Consider these statistics: the average rent in Boston rose 9 percent this year to $1,465, according to Boston's Department of Neighborhood Development. Want to live near the Public Garden or the Boston Common? Expect to pay $1,700. While rents were rising, the median price for a single-family home in the City of Boston reached $450,000 for the first half of 2000, according to Banker & Tradesman, a real estate and banking journal.
As rents and home prices skyrocket, Cahill said, first-time buyers and low- and moderate-income people have been priced out of Boston's single-family market. As a result, buyers are giving condos a second look.
"And I'm not talking about the $1 million homes in Back Bay, Beacon Hill and the waterfront," Cahill said. "I'm talking Dorchester, East Boston and West Roxbury, where you can still buy yourself a nice condo for under $170,000."

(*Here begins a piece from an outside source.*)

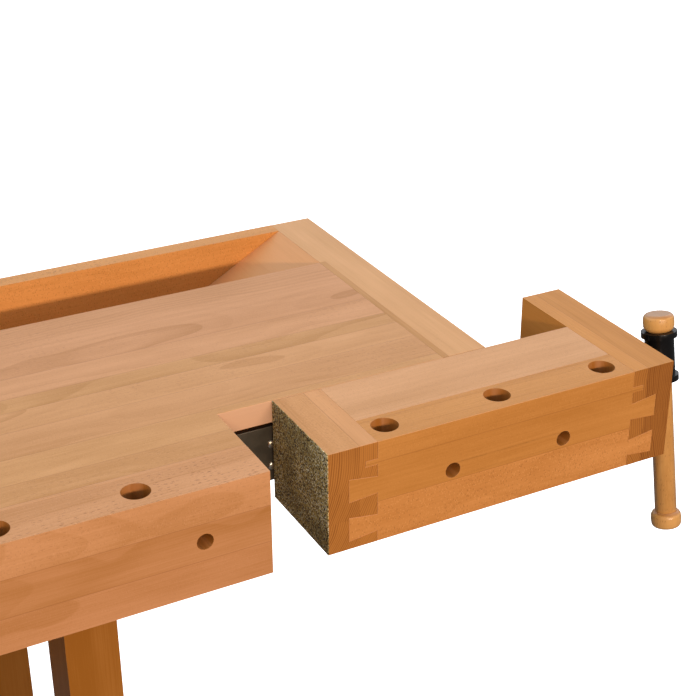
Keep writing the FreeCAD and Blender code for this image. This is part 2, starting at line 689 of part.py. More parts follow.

Of the 235 condominiums listed on the Multiple Listing Service last week, 108 units were priced from $50,000 to $230,000 with 15 listings under $100,000. There's a one-bedroom on Webster Street in East Boston for $68,500, a two-bedroom on Blue Hill Avenue in Dorchester for $105,000 and a one-bedroom on Commonwealth Avenue in Brighton for $99,900.
The multimillion-dollar properties on Boston's Wharf and the Back Bay garner media attention, say realtors, but those are not typical sales. Driving this market are average income earners who purchase condos in the $50,000 to $400,000 range, they said. A typical buyer these days is a single person who, like Hosler, works in the city and wants a Boston address at an affordable price, agents said.
Diane Keliher, a Boston realtor who sells in Back Bay and Beacon Hill, said another strong market stems from the high-tech and dot-com executives transferred here who are looking for scarce properties in the $500,000 range.
William Wheaton, director of the Massachusetts Institute of Technology's Center for Real Estate, said rising prices are due to the lack of housing construction.
"In the mid '80s, we were building 10,000 single-family units and 9,000 multifamily units annually in Greater Boston," he said. "In the last few years, we're building 15,000 single-family units and hardly any multifamilies."
The shortage is in part responsible for the spike in prices. In June of 1999, the median price for a Boston condominium was $235,000. A year later, the median price jumped to $298,000 - nearly a 27 percent increase, according to Banker & Tradesman.
Edward Shanahan, chief executive officer of the Greater Boston Real Estate Board, said the city's permitting process, union work rules and the Boston Condominium Ordinance have chilled condo development.
"The maze of regulations, the cost of union labor and the conversion law that gives tenants as many as five years to move, have cooled development," Shanahan said. "To his credit, the mayor [Thomas M. Menino] has said, `Bring us condo projects and we'll get them through.' But he's talking about megaprojects like Millennium and Trinity Place, not smaller projects that could help solve the housing crunch."
Last year, Menino, Boston City Council members and housing activists pushed for additional condo conversion regulations to protect residents in more than 20,000 units from immediate evictions. These safeguards include a one-year eviction notice for condominium/cooperative conversions or five years if the tenant is disabled, elderly or low to moderate income.
Since January, 561 condominium conversions have taken place, according to Boston's Rental Housing Resource Center. In contrast, the 1980s saw thousands of conversions annually, a city spokesman said.
Eric Belsky, executive director of Harvard's Joint Center for Housing Studies, said the hot condo market is a reflection of the tightness in the rental market.
"If you're forced to pay $1,800 for an apartment in Boston, a condo may not be your first choice, but what other alternative do you have?" he said. "After looking at this rental market, condos look like a slightly better deal."
Asked whether an end to escalating sales and prices is in sight, MIT's Wheaton said that depends on the strength of the economy.
"There are no warning signs," he said. "The nation's economy is on a beautiful glide path and the local economy is steaming along nicely."
Still, Rachael Chioino, a regional economist at Lexington-based Standard & Poor's DRI, said that while consumer confidence is strong, it could shift rapidly. And when it does, she said, "It can fall like a rock.